小数点以下を削除するINT関数については、本連載「Excelで時短」においてたびたび触れてきた。このINT関数と同様、小数点以下を削除できる関数が他にもある。TRUNC関数それにROUNDDOWN関数がそれだ。今回はこれらの関数の微妙な違いについて考えてみたい。
=INT(数値)
数値 小数を切り捨てて整数にする実数を指定する。
似て非なるINTとTRUNC
まずは、TRUNC関数とROUNDDOWN関数の構造と引数について触れておく。TRUNC関数、ROUNDDOWN関数はいずれも、「数値」と「桁数」の2つの引数を持つ。
=TRUNC(数値、桁数)
数値の小数部分を切り捨てて、整数または指定した桁数に変換する。
①数値 小数部を切り捨てする値を指定する。②桁数 省略可能。切り捨てを行った後の桁数を指定する。桁数の規定値は「0」になる。
=ROUNDDOWN(数値、桁数)
数値を指定した桁数で切り捨てる。
①数値 切り捨ての対象となる数値を指定する。②桁数 切り捨てを行った後の桁数を指定する。
これら3つの関数にどのような違いがあるのか、ともあれ下図を見てもらいたい。それぞれの関数を用いて「123.456」と「-123.456」の小数点以下を切り捨ててみた。
数式はB2が「=INT(B1)」、B3が「=TRUNC(B1)」、B4が「=ROUNDDOWN(B1,0)」になっている。TRUNC関数は「桁数」を省略すると小数点以下が自動的に切り捨てられる。

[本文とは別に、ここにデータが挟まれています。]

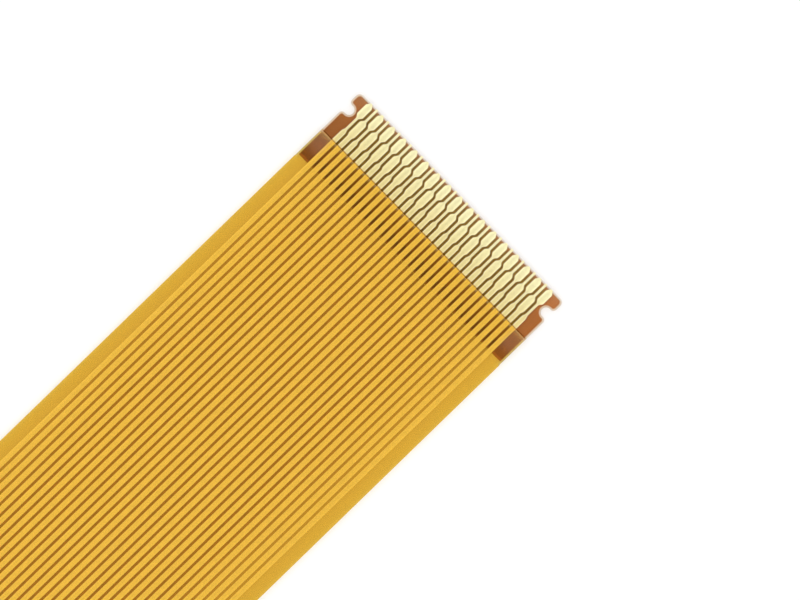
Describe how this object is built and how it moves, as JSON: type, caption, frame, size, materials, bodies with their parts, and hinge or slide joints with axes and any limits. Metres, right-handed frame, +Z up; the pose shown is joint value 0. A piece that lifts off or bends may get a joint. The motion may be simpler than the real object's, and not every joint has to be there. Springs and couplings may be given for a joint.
{
  "type": "flat flex cable",
  "caption": "Short flat flexible printed cable: amber film over a row of fine conductors, with bare staggered gold contacts, lock notches and brown stiffeners at both ends.",
  "frame": {"origin": "under the middle of the cable, on the plane of the stiffeners' undersides", "axes": "+X along the cable towards the near end, +Y across it, +Z up out of the contact side"},
  "size_m": [0.04, 0.0108, 0.0002],
  "materials": {
    "base_film": "amber polyimide film, glossy and see-through",
    "adhesive": "clear yellowish adhesive",
    "coverlay_film": "amber polyimide film, glossy and see-through",
    "stiffener": "dark amber-brown polyimide sheet, satin",
    "stiffener_adhesive": "clear yellowish adhesive",
    "conductor": "rolled copper, plated with bright gold where it is bare"
  },
  "bodies": {
    "root": {"base_film": "base_film", "coverlay_adhesive": "adhesive", "coverlay_film": "coverlay_film", "stiffener_near": "stiffener", "stiffener_far": "stiffener", "stiffener_adhesive_near": "stiffener_adhesive", "stiffener_adhesive_far": "stiffener_adhesive", "conductor_01": "conductor", "conductor_02": "conductor", "conductor_03": "conductor", "conductor_04": "conductor", "conductor_05": "conductor", "conductor_06": "conductor", "conductor_07": "conductor", "conductor_08": "conductor", "conductor_09": "conductor", "conductor_10": "conductor", "conductor_11": "conductor", "conductor_12": "conductor", "conductor_13": "conductor", "conductor_14": "conductor", "conductor_15": "conductor", "conductor_16": "conductor", "conductor_17": "conductor", "conductor_18": "conductor", "conductor_19": "conductor", "conductor_20": "conductor", "conductor_21": "conductor", "conductor_22": "conductor", "conductor_23": "conductor", "conductor_24": "conductor", "conductor_25": "conductor", "conductor_26": "conductor", "conductor_27": "conductor", "conductor_28": "conductor", "conductor_29": "conductor", "conductor_30": "conductor", "conductor_31": "conductor", "conductor_32": "conductor", "conductor_33": "conductor"}
  },
  "joints": []
}
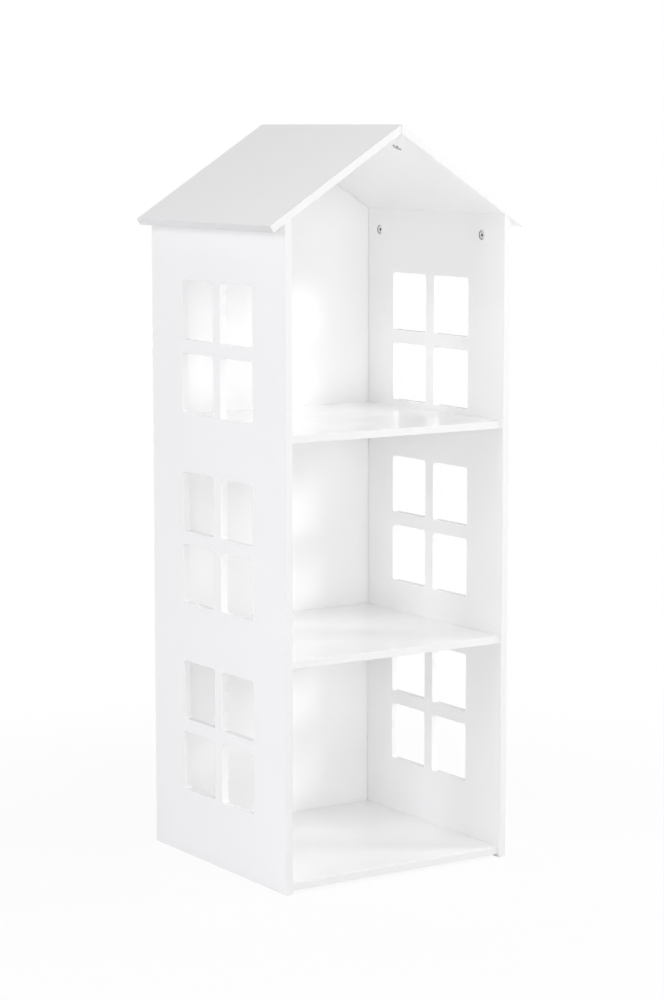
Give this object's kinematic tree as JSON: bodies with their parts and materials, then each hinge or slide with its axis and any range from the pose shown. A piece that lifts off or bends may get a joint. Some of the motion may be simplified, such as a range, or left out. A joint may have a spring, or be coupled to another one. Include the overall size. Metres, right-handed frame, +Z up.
{
  "type": "house shaped bookcase",
  "caption": "Tall narrow open bookcase shaped like a house, with cut-out windows in its sides, fixed shelves and a pitched roof, in white lacquered board.",
  "frame": {"origin": "on the floor, in the middle of the bookcase's overall width and depth", "axes": "+X to the right seen from the open front, +Y from the front to the back, +Z up"},
  "size_m": [0.484, 0.411, 1.2],
  "materials": {
    "white_lacquer": "semi-gloss white lacquer on fibreboard",
    "zinc": "die-cast zinc, bright, with fine turning marks",
    "steel": "zinc-plated steel",
    "beech": "plain fluted beech dowel"
  },
  "bodies": {
    "root": {"left_side_panel": "white_lacquer", "right_side_panel": "white_lacquer", "left_roof_board": "white_lacquer", "right_roof_board": "white_lacquer", "back_panel": "white_lacquer", "upper_shelf": "white_lacquer", "middle_shelf": "white_lacquer", "bottom_shelf": "white_lacquer", "upper_shelf_cams": "zinc", "middle_shelf_cams": "zinc", "bottom_shelf_cams": "zinc", "left_eave_cams": "zinc", "right_eave_cams": "zinc", "left_ridge_cams": "zinc", "right_ridge_cams": "zinc", "upper_shelf_bolts": "steel", "middle_shelf_bolts": "steel", "bottom_shelf_bolts": "steel", "left_eave_studs": "steel", "right_eave_studs": "steel", "left_eave_bolts": "steel", "right_eave_bolts": "steel", "left_eave_hinge_pins": "steel", "right_eave_hinge_pins": "steel", "left_ridge_bolts": "steel", "right_ridge_bolts": "steel", "ridge_hinge_pins": "steel", "back_panel_screws": "steel", "upper_shelf_dowels": "beech", "middle_shelf_dowels": "beech", "bottom_shelf_dowels": "beech"}
  },
  "joints": []
}
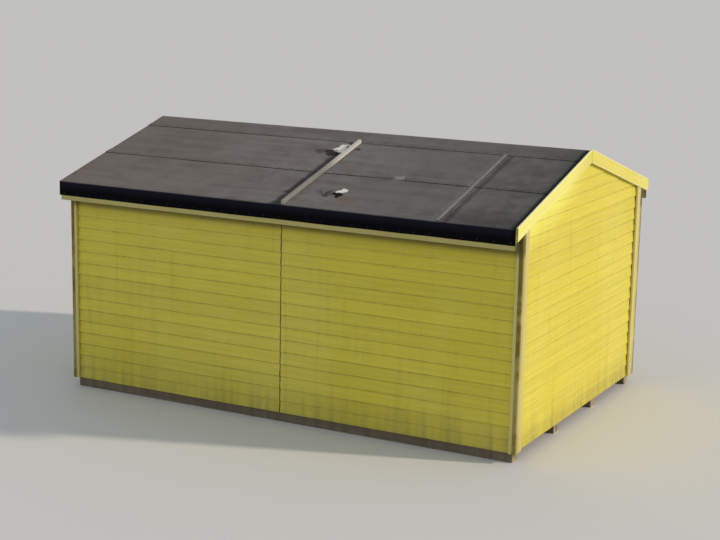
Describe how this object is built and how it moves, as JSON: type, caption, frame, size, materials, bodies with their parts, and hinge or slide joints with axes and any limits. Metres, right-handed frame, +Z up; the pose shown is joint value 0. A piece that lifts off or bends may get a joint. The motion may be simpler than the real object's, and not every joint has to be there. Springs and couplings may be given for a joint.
{
  "type": "beach hut",
  "caption": "Yellow boarded timber beach hut with a low felted apex roof, barge boards, corner boards and plain double doors, standing on bearers.",
  "frame": {"origin": "on the ground at the centre of the plan", "axes": "+Z up, +Y along the hut from the doors to the plain back gable, +X to the side wall that the picture shows"},
  "size_m": [3.4, 4.698, 2.5347],
  "materials": {
    "wall_paint": "yellow gloss paint on overlapping boards, weathered to satin",
    "trim_paint": "bright yellow gloss paint",
    "corner_paint": "cream yellow gloss paint",
    "roof_felt": "grey black mineral roofing felt, matt and sun-bleached",
    "batten_paint": "weathered pale timber",
    "bare_timber": "bare softwood, unpainted",
    "black_iron": "black painted iron, satin"
  },
  "bodies": {
    "root": {"bearers": "bare_timber", "floor_joists": "bare_timber", "floor_boards": "bare_timber", "right_wall_frame": "bare_timber", "left_wall_frame": "bare_timber", "back_wall_frame": "bare_timber", "front_wall_frame": "bare_timber", "right_wall_front_panel": "wall_paint", "right_wall_back_panel": "wall_paint", "left_wall_front_panel": "wall_paint", "left_wall_back_panel": "wall_paint", "back_wall": "wall_paint", "front_wall_left": "wall_paint", "front_wall_right": "wall_paint", "front_wall_over_door": "wall_paint", "front_wall_under_door": "wall_paint", "front_left_corner_board": "corner_paint", "front_right_corner_board": "corner_paint", "back_left_corner_board": "corner_paint", "back_right_corner_board": "corner_paint", "door_frame": "trim_paint", "door_sill": "trim_paint", "left_door": "wall_paint", "right_door": "wall_paint", "door_hinges": "black_iron", "door_hasp": "black_iron", "ridge_beam": "bare_timber", "purlins": "bare_timber", "roof_truss": "bare_timber", "roof_right_front_panel": "bare_timber", "roof_right_back_panel": "bare_timber", "roof_left_front_panel": "bare_timber", "roof_left_back_panel": "bare_timber", "right_fascia": "corner_paint", "left_fascia": "corner_paint", "front_right_barge_board": "trim_paint", "front_left_barge_board": "trim_paint", "back_right_barge_board": "trim_paint", "back_left_barge_board": "trim_paint", "right_roof_felt": "roof_felt", "left_roof_felt": "roof_felt", "ridge_felt": "roof_felt", "right_roof_battens": "batten_paint", "left_roof_battens": "batten_paint"}
  },
  "joints": []
}
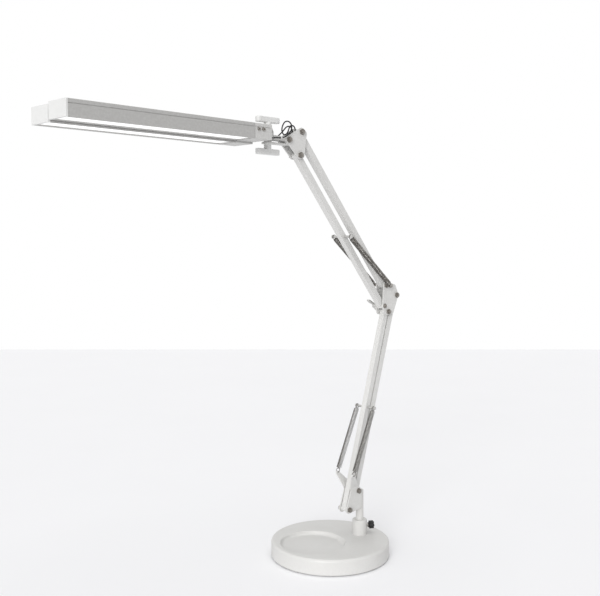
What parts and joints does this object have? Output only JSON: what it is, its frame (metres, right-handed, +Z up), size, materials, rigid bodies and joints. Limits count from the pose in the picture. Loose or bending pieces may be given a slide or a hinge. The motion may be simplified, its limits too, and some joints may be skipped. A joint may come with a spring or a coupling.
{
  "type": "swing arm desk lamp",
  "caption": "Desk lamp with a weighted round base, sprung parallelogram arms and a head of two hinged light bars.",
  "frame": {"origin": "centre of the underside of the base", "axes": "+Z up; the arm plane is parallel to X and the head reaches towards -X"},
  "size_m": [0.6683, 0.2, 0.7168],
  "materials": {
    "paint": "satin powder coat",
    "iron": "rough cast",
    "pad_rubber": "matt",
    "nylon": "matt moulded",
    "steel": "zinc plated",
    "spring_steel": "oiled spring wire",
    "black_plastic": "satin moulded",
    "white_plastic": "satin moulded",
    "bar_aluminium": "satin anodised",
    "bracket_grey": "satin",
    "link_steel": "satin",
    "diffuser": "opal",
    "led_board": "white solder resist",
    "cord": "smooth"
  },
  "bodies": {
    "base": {"base_cover": "paint", "base_weight": "iron", "base_foot_pad": "pad_rubber", "base_collar": "paint", "collar_bush": "nylon"},
    "post_thumbscrew": {"thumb_stud": "steel", "thumb_knob": "black_plastic"},
    "lower_bracket": {"swivel_post": "paint", "lower_plate_near": "paint", "lower_plate_far": "paint", "lower_bolts": "steel", "lower_nuts": "steel", "lower_sleeves": "nylon", "lower_spring_near": "spring_steel", "lower_spring_far": "spring_steel"},
    "lower_front_arm": {"lower_front_tube": "paint", "lower_cross_pin": "link_steel"},
    "lower_rear_arm": {"lower_rear_tube": "paint"},
    "elbow_bracket": {"elbow_plate_near": "paint", "elbow_plate_far": "paint", "elbow_bolts": "steel", "elbow_nuts": "steel", "elbow_anchor_bolt": "steel", "elbow_clamp_bolt": "steel", "elbow_sleeves": "nylon", "upper_spring_near": "spring_steel", "upper_spring_far": "spring_steel"},
    "elbow_clamp": {"elbow_wing_nut": "link_steel"},
    "upper_front_arm": {"upper_front_tube": "paint", "upper_cross_pin": "link_steel"},
    "upper_rear_arm": {"upper_rear_tube": "paint"},
    "top_bracket": {"top_plate_near": "paint", "top_plate_far": "paint", "top_bolts": "steel", "top_nuts": "steel", "top_sleeves": "nylon", "cord_anchor": "black_plastic"},
    "head_arm": {"head_arm": "paint", "hub_bolt": "steel", "hub_washers": "nylon", "near_lead_cord": "cord", "far_lead_cord": "cord", "near_loop_cord": "cord", "far_loop_cord": "cord"},
    "top_clamp": {"top_knob": "white_plastic"},
    "bottom_clamp": {"bottom_knob": "white_plastic"},
    "near_bar": {"near_bar_housing": "bar_aluminium", "near_bar_diffuser": "diffuser", "near_bar_led_board": "led_board", "near_bar_end_cap": "white_plastic", "near_bar_bracket": "bracket_grey", "near_bar_hinge_plate": "link_steel", "near_bar_screws": "steel"},
    "far_bar": {"far_bar_housing": "bar_aluminium", "far_bar_diffuser": "diffuser", "far_bar_led_board": "led_board", "far_bar_end_cap": "white_plastic", "far_bar_bracket": "bracket_grey", "far_bar_hinge_plate": "link_steel", "far_bar_screws": "steel"}
  },
  "joints": [
    {"name": "base_swivel", "type": "hinge", "parent": "base", "child": "lower_bracket", "pos_m": [0.0535, -0.0199, 0.053], "axis": [0, 0, 1], "continuous": true},
    {"name": "thumbscrew_turn", "type": "hinge", "parent": "base", "child": "post_thumbscrew", "pos_m": [0.0535, -0.0199, 0.0415], "axis": [0.8415, -0.5402, 0], "continuous": true},
    {"name": "lower_arm_fold", "type": "hinge", "parent": "lower_bracket", "child": "lower_front_arm", "pos_m": [0.0165, -0.0199, 0.079], "axis": [0, 1, 0], "range_deg": [-57, 5], "deforming": ["lower_spring_near", "lower_spring_far"]},
    {"name": "lower_rear_follow", "type": "hinge", "parent": "lower_bracket", "child": "lower_rear_arm", "pos_m": [0.0395, -0.0199, 0.107], "axis": [0, 1, 0], "range_deg": [-57, 5]},
    {"name": "elbow_level", "type": "hinge", "parent": "lower_front_arm", "child": "elbow_bracket", "pos_m": [0.11705, -0.0199, 0.40871], "axis": [0, 1, 0], "range_deg": [-5, 57]},
    {"name": "wing_nut_turn", "type": "hinge", "parent": "elbow_bracket", "child": "elbow_clamp", "pos_m": [0.10755, -0.0079, 0.41921], "axis": [0, 1, 0], "continuous": true},
    {"name": "upper_arm_fold", "type": "hinge", "parent": "elbow_bracket", "child": "upper_front_arm", "pos_m": [0.10755, -0.0199, 0.41921], "axis": [0, 1, 0], "range_deg": [-60, 27], "deforming": ["upper_spring_near", "upper_spring_far"]},
    {"name": "upper_rear_follow", "type": "hinge", "parent": "elbow_bracket", "child": "upper_rear_arm", "pos_m": [0.11095, -0.0199, 0.45501], "axis": [0, 1, 0], "range_deg": [-60, 27]},
    {"name": "top_level", "type": "hinge", "parent": "upper_front_arm", "child": "top_bracket", "pos_m": [-0.10151, -0.0199, 0.66398], "axis": [0, 1, 0], "range_deg": [-27, 60]},
    {"name": "head_tilt", "type": "hinge", "parent": "top_bracket", "child": "head_arm", "pos_m": [-0.12591, -0.0199, 0.68568], "axis": [0, 1, 0], "range_deg": [-40, 50], "deforming": ["near_loop_cord", "far_loop_cord"]},
    {"name": "near_bar_swing", "type": "hinge", "parent": "head_arm", "child": "near_bar", "pos_m": [-0.16241, -0.0199, 0.68568], "axis": [0, 0, 1], "range_deg": [0, 90], "deforming": ["near_lead_cord"]},
    {"name": "far_bar_swing", "type": "hinge", "parent": "head_arm", "child": "far_bar", "pos_m": [-0.16241, -0.0199, 0.68568], "axis": [0, 0, 1], "range_deg": [-90, 0], "deforming": ["far_lead_cord"]},
    {"name": "top_knob_turn", "type": "hinge", "parent": "head_arm", "child": "top_clamp", "pos_m": [-0.16241, -0.0199, 0.71368], "axis": [0, 0, 1], "continuous": true},
    {"name": "bottom_knob_turn", "type": "hinge", "parent": "head_arm", "child": "bottom_clamp", "pos_m": [-0.16241, -0.0199, 0.66568], "axis": [0, 0, 1], "continuous": true}
  ],
  "couplings": [
    {"joint": "lower_rear_follow", "follows": "lower_arm_fold", "ratio": 1},
    {"joint": "elbow_level", "follows": "lower_arm_fold", "ratio": -1},
    {"joint": "upper_rear_follow", "follows": "upper_arm_fold", "ratio": 1},
    {"joint": "top_level", "follows": "upper_arm_fold", "ratio": -1}
  ]
}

結果、「123.456」については、3つの関数とも「123」になった。注目したいのは、「-123.456」の小数点以下を処理した箇所だ。INT関数が「-124」、TRUNC関数とROUNDDOWN関数が「-123」になった。微妙な違いとは、値がマイナス時の扱いに他ならない。
INT関数の振る舞いを再度確認すると、こちらは「指定した数値を超えない最大の整数を返す」というものだ。マイナスの場合、「-123」と「-124」で大きいのは「-123」のほうだ。そのため「-123.456」について小数点以下を切り捨てて、元の数値を超えない最大の整数は「-124」になる。「-123」では、元の数値を超えてしまうからだ。そのためINT関数の場合、小数点以下の切り捨てではなく、「元の値を超えない整数への丸め」と表現したほうが適切になる。